Take a minute to think about the posters in your own life, depending on your age of course. In the 1940s Rosie the Riveter was encouraging women to take up men’s jobs in the factories. My own mother was one who did just that, thereby supporting me as a toddler.  Perhaps posters of a favorite sports team, or of Elvis decorated your bedroom as a teen-ager or at college? And if you were a rock music fan, you may have collected posters of your favorite bands.

Choosing the posters for the upcoming show has provided me with some special memories and a wonderful stroll back in time, especially the 60’s and 70’s. When we arrived in Guadalajara in 1968, many of our friends were collectors of Georg’s art. Thanks to one of these, I became an “edecan” or aide de camp for the cultural events of the 1968 Olympic Games held in Mexico City.

At a time when the city’s population was just 1.5 million, when Guadalajara was filled with birds and flowers, lacking pollution, I found myself squiring around the Berlin Opera, the African Ballet and Duke Ellington’s band. At the end of the Duke’s concert, he kissed me on the cheek backstage and said,”Shuuuugar!” I wore my Austrian dirndl dresses on the opera tour bus, and, speaking German with an Austrian accent, I fooled the director into believing I was an authentic Austrian “maedchen.”

At the Ajijic show on February 14 there will be some wonderful posters produced in Mexico City for the Olympics, as well as a few that the cultural events committee commissioned Georg to design for concerts and plays in Guadalajara. At that time there were no official poster designers in Mexico’s second largest city, and Georg was glad to take on the challenge. I love the posters he did for the Berlin Opera and the Greek Theater.

In 1970 many were celebrating Beethoven’s 200th birthday. Georg’s family has owned a few unique items from one of Beethoven’s homes for many generations. The composer was fond of one particular likeness, a steel engraving made when he was young – so fond that he liked to give copies to friends. Georg enlarged by six times our antique print, and silk-screened some dramatic Beethoven posters for the bicentennial birthday celebration.

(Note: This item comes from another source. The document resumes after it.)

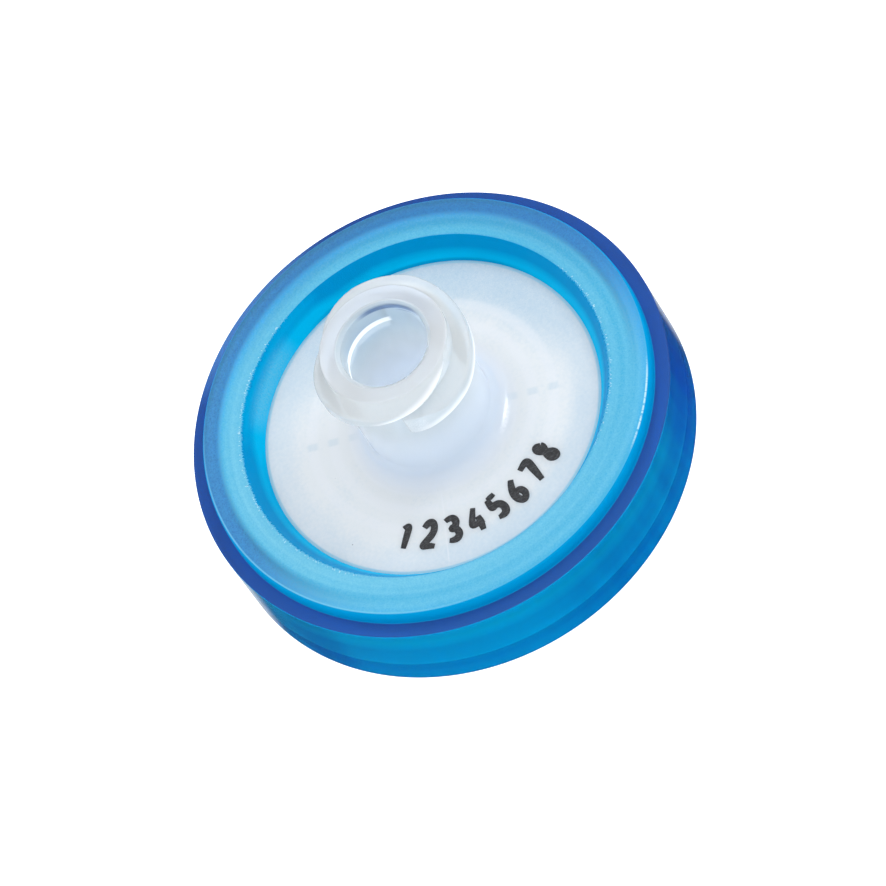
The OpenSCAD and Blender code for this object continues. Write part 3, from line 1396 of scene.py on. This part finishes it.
@dataclass
class OutletShell(Piece):
    """The lower shell: a plate with channels, a rim and the tapered slip nozzle."""

    name: str = "clear_outlet_shell"
    node: Optional[str] = "outlet_shell"
    slot: str = "clear_shell"
    tip_r: float = 1.98
    tip_h: float = 8.15
    tip_round: float = 0.12
    taper: float = 0.06
    collar_r: float = 3.0
    collar_round: float = 0.35
    collar_fillet: float = 0.8
    bore_r: float = 1.1
    bore_top_r: float = 0.85
    plate_t: float = 1.1
    rim_w: float = 1.6
    steps: int = 360

    def shape(self) -> bmesh.types.BMesh:
        """Turn the shell's section.

        Returns:
            The mesh.
        """
        face, under, film = LEVELS.outlet_face, LEVELS.inlet_under, LEVELS.membrane_low
        tip, collar, fillet = self.tip_round, self.collar_round, self.collar_fillet
        channel, pocket_r = face + self.plate_t, LEVELS.shell_r - self.rim_w
        outline = Outline().to((self.bore_r, 0.0))
        outline.arc(self.tip_r - tip, tip, tip, -90, 0)
        outline.to((self.tip_r + self.taper / 2 * self.tip_h, self.tip_h))
        outline.arc(self.collar_r - collar, self.tip_h + collar, collar, -90, 0)
        outline.arc(self.collar_r + fillet, face - fillet, fillet, 180, 90)
        outline.to(
            (LEVELS.shell_r, face),
            (LEVELS.shell_r, under),
            (pocket_r, under),
            (pocket_r, film),
            (CHAMBER_R, film),
            (CHAMBER_R, channel),
        )
        for inner, outer in reversed(rib_radii()):
            outline.to((outer, channel), (outer, film), (inner, film), (inner, channel))
        outline.to((self.bore_top_r, channel))
        return outline.turned(self.steps)

    def material(self) -> bpy.types.Material:
        """Dress the shell in milky plastic."""
        return MilkyPlastic().material("milky_outlet")


@dataclass
class InkNumbers(Piece):
    """A plain series of numbers, inked by hand round the inlet face."""

    name: str = "ink_numbers"
    node: Optional[str] = None
    slot: str = "clear_shell"
    radius: float = 6.25
    first_turn: float = 228.0
    last_turn: float = 303.0
    lean: float = 7.0
    off_circle: float = 0.05
    height: float = 1.32
    width: float = 0.80
    middle: tuple[float, float] = (0.45, 0.5)
    shake: tuple[float, float] = (0.025, 0.02)
    pen_r: float = 0.185
    pen_range: tuple[float, float] = (0.88, 1.14)
    pen_end: float = 0.72
    pen_facets: int = 3
    bend_steps: int = 6
    film: float = 0.012
    weld: float = 1e-5
    seed: int = 7

    # The strokes of each number, across and up in per cent of its width and height
    STROKES = {
        1: [[(22, 76), (52, 100), (50, 50), (52, 0)]],
        2: [[(10, 76), (28, 97), (60, 98), (76, 76), (60, 48),
             (28, 22), (8, 3), (45, 5), (86, 2)]],
        3: [[(10, 90), (42, 100), (72, 84), (62, 58), (34, 53),
             (68, 44), (78, 20), (48, 0), (8, 8)]],
        4: [[(52, 100), (28, 64), (6, 34), (48, 33), (88, 36)],
            [(64, 62), (64, 30), (62, 0)]],
        5: [[(22, 98), (20, 74), (16, 54), (46, 60), (76, 42),
             (70, 12), (40, 0), (8, 8)],
            [(22, 98), (52, 97), (80, 100)]],
        6: [[(66, 100), (34, 76), (14, 40), (20, 10), (48, 0),
             (76, 16), (72, 42), (46, 52), (18, 36)]],
        7: [[(8, 95), (46, 97), (84, 98), (60, 52), (38, 0)]],
        8: [[(66, 86), (42, 100), (20, 80), (42, 54), (74, 28),
             (50, 0), (16, 18), (40, 52), (70, 76), (66, 86)]],
    }

    def stroke(self, points: Stroke, dice: random.Random) -> list[tuple]:
        """Shake a stroke's points a little, and give each its pen width.

        Args:
            points: The stroke's points.
            dice: Where the shakes come from.

        Returns:
            The points across and up in millimetres, with the pen's share of its width.
        """
        (across_mid, up_mid), (across_shake, up_shake) = self.middle, self.shake
        ends = (0, len(points) - 1)
        return [
            (
                (across / 100 - across_mid + dice.uniform(-across_shake, across_shake)) * self.width,
                (up / 100 - up_mid + dice.uniform(-up_shake, up_shake)) * self.height,
                (self.pen_end if index in ends else 1.0) * dice.uniform(*self.pen_range),
            )
            for index, (across, up) in enumerate(points)
        ]

    def number(self, strokes: list[Stroke], dice: random.Random) -> bpy.types.Mesh:
        """Draw one number as round strokes on the level plane.

        Args:
            strokes: The points of each of its strokes.
            dice: Where the shakes come from.

        Returns:
            Its mesh.
        """
        curve = bpy.data.curves.new("stroke", "CURVE")
        curve.dimensions = "3D"
        curve.bevel_depth = self.pen_r
        curve.bevel_resolution = self.pen_facets
        curve.resolution_u = self.bend_steps
        curve.use_fill_caps = True
        for points in strokes:
            spline = curve.splines.new("NURBS")
            spline.points.add(len(points) - 1)
            spline.use_endpoint_u = True
            spline.order_u = 3
            for point, (across, up, pen) in zip(spline.points, self.stroke(points, dice)):
                point.co = (across, up, 0.0, 1.0)
                point.radius = pen
        holder = place("stroke", curve)
        bpy.context.view_layer.update()
        mesh = bpy.data.meshes.new_from_object(holder)
        bpy.data.objects.remove(holder)
        bpy.data.curves.remove(curve)
        return mesh

    def shape(self) -> bmesh.types.BMesh:
        """Ink every number on the inlet face.

        Returns:
            One mesh that holds all the numbers.
        """
        dice = random.Random(self.seed)
        gather = bmesh.new()
        numbers = sorted(self.STROKES)
        for index, number in enumerate(numbers):
            share = index / (len(numbers) - 1)
            azimuth = self.first_turn + (self.last_turn - self.first_turn) * share
            lean = dice.uniform(-self.lean, self.lean)
            mesh = self.number(self.STROKES[number], dice)
            away = self.radius + dice.uniform(-self.off_circle, self.off_circle)
            mesh.transform(
                Matrix.Rotation(math.radians(azimuth), 4, "Z")
                @ Matrix.Translation((away, 0, LEVELS.inlet_face))
                @ Matrix.Rotation(math.radians(TURN / 4 + lean), 4, "Z")
                @ Matrix.Diagonal((1, 1, self.film / self.pen_r, 1))
            )
            gather.from_mesh(mesh)
            bpy.data.meshes.remove(mesh)
        bmesh.ops.remove_doubles(gather, verts=gather.verts[:], dist=self.weld)
        for face in gather.faces:
            face.smooth = True
        return gather

    def material(self) -> bpy.types.Material:
        """Ink the numbers black."""
        return BLACK_INK.material()


# ---------------------------------------------------------------- studio


class Ray(Enum):
    """The rays for which the surroundings have a brightness of their own."""

    GLOSSY = "Is Glossy Ray"
    CAMERA = "Is Camera Ray"


@dataclass(frozen=True)
class Fade:
    """A brightness that changes smoothly from a low direction to a high one."""

    low: float
    high: float
    below: float
    above: float

    def over(self, upward: Signal) -> Signal:
        """Spread the brightness over the directions, from -1 downwards to 1 upwards."""
        return self.below + (self.above - self.below) * upward.step(self.low, self.high)


@dataclass(frozen=True)
class SoftBox:
    """A square or oblong area light that points at the filter, with sizes in metres."""

    name: str
    azimuth: float
    elevation: float
    distance: float
    size: tuple[float, float]
    radiance: float

    def build(self, target: Vector) -> bpy.types.Object:
        """Place the light round a target point.

        Args:
            target: The point that it shines on, in metres.

        Returns:
            The light.
        """
        light = bpy.data.lights.new(self.name, "AREA")
        light.shape = "RECTANGLE"
        light.size, light.size_y = self.size
        light.energy = self.radiance * math.pi * self.size[0] * self.size[1]
        holder = place(self.name, light)
        turn, tilt = math.radians(self.azimuth), math.radians(self.elevation)
        level = math.cos(tilt)
        toward = Vector((math.cos(turn) * level, math.sin(turn) * level, math.sin(tilt)))
        holder.location = target + toward * self.distance
        holder.rotation_euler = toward.to_track_quat("Z", "Y").to_euler()
        holder.visible_camera = False
        return holder


@dataclass
class Studio:
    """The floor, the lights, the surroundings and the camera."""

    floor_r: float = 3.0  # in metres
    floor_grey: float = 0.9
    floor_glow: float = 0.6
    surroundings: Fade = Fade(-0.3, 0.6, 1.25, 1.10)
    in_gloss: Fade = Fade(-0.2, 0.8, 0.03, 0.85)
    to_camera: float = 1.0
    glare: Fade = Fade(0.495, 0.565, 0.0, 0.75)
    glare_floor: Fade = Fade(-0.6, -0.4, 1.0, 0.0)
    glare_slant: float = -0.03
    elevation: float = 55.78
    roll: float = 34.71
    distance: float = 0.8  # in metres
    lens: float = 693.0
    sensor: float = 36.0
    clip: tuple[float, float] = (0.01, 20.0)
    target_drop: float = 0.87
    frame_shift: tuple[float, float] = (0.59, -1.40)
    lights: tuple[SoftBox, ...] = (
        SoftBox("key", 8.0, 46.0, 0.35, (0.11, 0.07), 8.0),
        SoftBox("top", 100.0, 80.0, 0.35, (0.15, 0.15), 2.0),
    )

    def build_floor(self) -> bpy.types.Object:
        """Lay the pale floor that the filter stands on.

        Returns:
            The floor.
        """
        disc = bmesh.new()
        bmesh.ops.create_circle(disc, cap_ends=True, segments=96, radius=self.floor_r)
        board = Board("pale_floor")
        shader = board.principled({
            "Base Color": (self.floor_grey,) * 3,
            "Roughness": 0.9,
            "Specular IOR Level": 0.0,
            "Emission Color": WHITE,
            "Emission Strength": self.floor_glow,
        })
        floor = place_mesh("studio_floor", disc, board.finish(shader))
        floor.visible_glossy = False
        return floor

    def build_world(self) -> None:
        """Surround the filter with even white light, and a glare that gloss picks up."""
        world = bpy.data.worlds.new("studio")
        board = Board(world)
        x, y, z = board.split(board.add("ShaderNodeTexCoord").outputs["Generated"])
        rays = board.add("ShaderNodeLightPath").outputs
        glare = self.glare.over(x * self.glare_slant + y) * self.glare_floor.over(z)
        level: Number = self.surroundings.over(z)
        for ray, own in (
            (Ray.GLOSSY, self.in_gloss.over(z) + glare), (Ray.CAMERA, self.to_camera)
        ):
            values = {"Factor": rays[ray.value], "A": level, "B": own}
            level = board.signal("ShaderNodeMix", None, values, "Result")
        light = board.add("ShaderNodeBackground", None, {"Color": WHITE, "Strength": level})
        bpy.context.scene.world = board.finish(light.outputs[0], output="ShaderNodeOutputWorld")

    def build_camera(self) -> bpy.types.Object:
        """Set up the camera, which looks down at the inlet with its horizon rolled.

        Returns:
            The camera.
        """
        camera = bpy.data.cameras.new("camera")
        camera.lens = self.lens
        camera.sensor_width = self.sensor
        camera.clip_start, camera.clip_end = self.clip
        holder = place("camera", camera)
        target = Vector((0, 0, (LEVELS.land - self.target_drop) * MM))
        tilt = math.radians(self.elevation)
        toward = Vector((0, -math.cos(tilt), math.sin(tilt)))
        turn = toward.to_track_quat("Z", "Y").to_matrix().to_4x4()
        turn = turn @ Matrix.Rotation(-math.radians(self.roll), 4, "Z")
        shift = turn @ Vector((*self.frame_shift, 0)) * MM
        holder.matrix_world = Matrix.Translation(target + toward * self.distance + shift) @ turn
        bpy.context.scene.camera = holder
        return holder

    def build(self) -> None:
        """Set up the whole studio."""
        self.build_floor()
        self.build_world()
        self.build_camera()
        target = Vector((0, 0, LEVELS.inlet_face * MM))
        for light in self.lights:
            light.build(target)
        bpy.context.scene.view_settings.view_transform = "Standard"


def main() -> None:
    """Build the studio and every piece of the filter."""
    logging.basicConfig(level=logging.INFO, format="%(message)s")
    Studio().build()
    for piece in (BlueRing(), InletShell(), OutletShell(), InkNumbers()):
        piece.build()
    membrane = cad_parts["membrane"]
    membrane.data.materials.clear()
    membrane.data.materials.append(POROUS_FILM.material())
    log.info("membrane: the packed node in its own finish")


if __name__ == "__main__":
    main()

Later that year, our lives changed dramatically when we found ourselves living in southern California at the height of the hippie period. Though we didn’t attend rock concerts, we did acquire two special, psychedelic posters from concerts by the Grateful Dead and Jefferson Airplane. 

At that time oral contraception was given the go-ahead and also given credit for perhaps more than was actually true. It definitely had an effect on the feminist movement and the sexual revolution, whereas the hopes that it would end world hunger and drastically reduce populations were a little too optimistic. A couple of small posters reflect humorous takes on the pill, featuring Uncle Sam and Pope Paul VI.

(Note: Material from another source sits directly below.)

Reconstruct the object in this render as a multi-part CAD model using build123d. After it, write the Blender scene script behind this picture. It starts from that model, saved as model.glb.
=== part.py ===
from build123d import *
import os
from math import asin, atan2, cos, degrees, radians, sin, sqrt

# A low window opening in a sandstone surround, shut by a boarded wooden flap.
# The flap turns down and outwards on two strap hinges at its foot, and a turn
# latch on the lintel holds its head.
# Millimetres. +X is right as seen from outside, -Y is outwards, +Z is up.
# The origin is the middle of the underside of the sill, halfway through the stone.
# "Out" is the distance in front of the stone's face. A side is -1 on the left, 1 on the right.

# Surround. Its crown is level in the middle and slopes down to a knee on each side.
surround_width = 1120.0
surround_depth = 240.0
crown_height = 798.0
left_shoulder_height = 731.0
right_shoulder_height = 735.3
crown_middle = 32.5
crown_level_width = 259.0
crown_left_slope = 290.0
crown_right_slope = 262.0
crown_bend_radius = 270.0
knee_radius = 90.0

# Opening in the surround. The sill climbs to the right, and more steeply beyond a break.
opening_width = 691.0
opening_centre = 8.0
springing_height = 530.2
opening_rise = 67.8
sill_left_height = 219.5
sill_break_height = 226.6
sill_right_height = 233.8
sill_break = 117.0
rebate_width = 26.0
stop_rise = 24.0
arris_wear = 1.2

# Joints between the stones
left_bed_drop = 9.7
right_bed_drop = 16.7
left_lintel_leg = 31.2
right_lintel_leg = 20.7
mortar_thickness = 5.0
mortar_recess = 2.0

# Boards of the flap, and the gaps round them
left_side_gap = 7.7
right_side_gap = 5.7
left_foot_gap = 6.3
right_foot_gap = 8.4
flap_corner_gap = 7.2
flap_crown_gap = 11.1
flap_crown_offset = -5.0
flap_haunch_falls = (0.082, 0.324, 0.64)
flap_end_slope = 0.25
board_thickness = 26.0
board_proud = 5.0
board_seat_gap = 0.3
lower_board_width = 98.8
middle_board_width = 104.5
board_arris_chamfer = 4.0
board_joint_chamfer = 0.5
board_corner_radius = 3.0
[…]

After seven years in California, Georg found our property in Jocotepec, and, while still living and working in California, we began building our dream home on the hill overlooking Lake Chapala. Georg was still one of the featured artists in Laguna Beach’s Pageant of the Masters, an artistic and theatrical event that draws people from across the country and even from abroad. Ira Roberts, a company specializing in commercial lithographs, approached my husband at the Festival.

Georg is better known for his nudes and harlequins, but reproductions of the flower paintings he created for Ira Roberts would go on to sell by the thousands, and I still receive emails, from as far away Australia, from people who have discovered or inherited one of these prints.

Of course the exhibit also includes hand made, silkscreened posters for some of Georg’s own Mexican art shows. Most of the galleries no longer exist, but his posters live on.

I took the title for this exhibit from a poster for a Saul Steinberg exhibition in Guadalajara in 1980. Visitors to Georg’s studio have often compared his humorous take on life and some of his work to Steinberg’s. You might know this artist from his many cartoon covers for the New Yorker, but his art covered a much broader spectrum that just cartoons. I highly recommend the Steinberg Foundation website to learn more about this contemporary of Georg’s. www.saulsteinbergfoundation.org  I wish we could have met.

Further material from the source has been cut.